Phones showing “SOS” or zero bars are an immediate and alarming sign: they signify that the device can’t register on the carrier’s network to place calls or use mobile data. For many people midday is when they rely on mobile-dependent apps, maps, or to call workplaces, schools or emergency contacts – which explains the flurry of social posts and the spike in outage reports.

Practical fallout and advice

  • If your Verizon phone isn’t connecting: try a different carrier device, a landline, or physically go to a police precinct or fire station if it’s an emergency.
  • Check your carrier’s official feeds for updates – they’ll post progress reports even when answers are thin.
  • If you’re in a place where internet and Wi-Fi are still available, use messaging apps that work over Wi-Fi as a stopgap.

The outage numbers trended downward over the afternoon, suggesting the issue was easing for many users – but not for everyone. Downdetector’s figures are user-submitted and don’t measure every single affected device, yet they gave a rough sense of scale: tens to hundreds of thousands of customers felt impact at the peak.
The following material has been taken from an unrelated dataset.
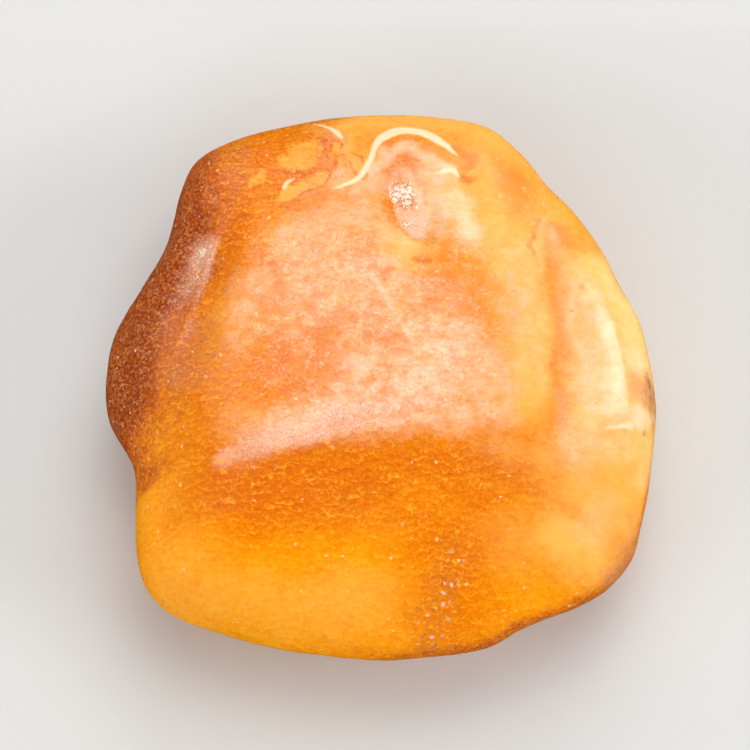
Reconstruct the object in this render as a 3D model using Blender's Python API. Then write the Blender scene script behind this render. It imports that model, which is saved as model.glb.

Network outages are flashes of fragility in systems we assume are always-on. Beyond missed Zoom calls or lost streaming, when cellular networks hiccup they can interrupt public safety, business operations and anyone who depends on mobile connectivity to navigate daily life. That’s why city emergency systems and the FCC treat big outages as serious events, not just social-media fodder.

Verizon’s brief timeline of customer-facing actions – public acknowledgments and repeated promises that engineers are “working to identify and solve the issue quickly” – is the playbook carriers use when they don’t yet know the cause. Consumers, regulators and city officials will want more: why did it happen, who was affected, and what steps are being taken to prevent a recurrence?

Until Verizon posts a fuller postmortem, the questions will linger. For now: if your phone says “SOS,” try a different device or line for anything urgent – and maybe, for once, keep a landline or a neighbor’s number handy.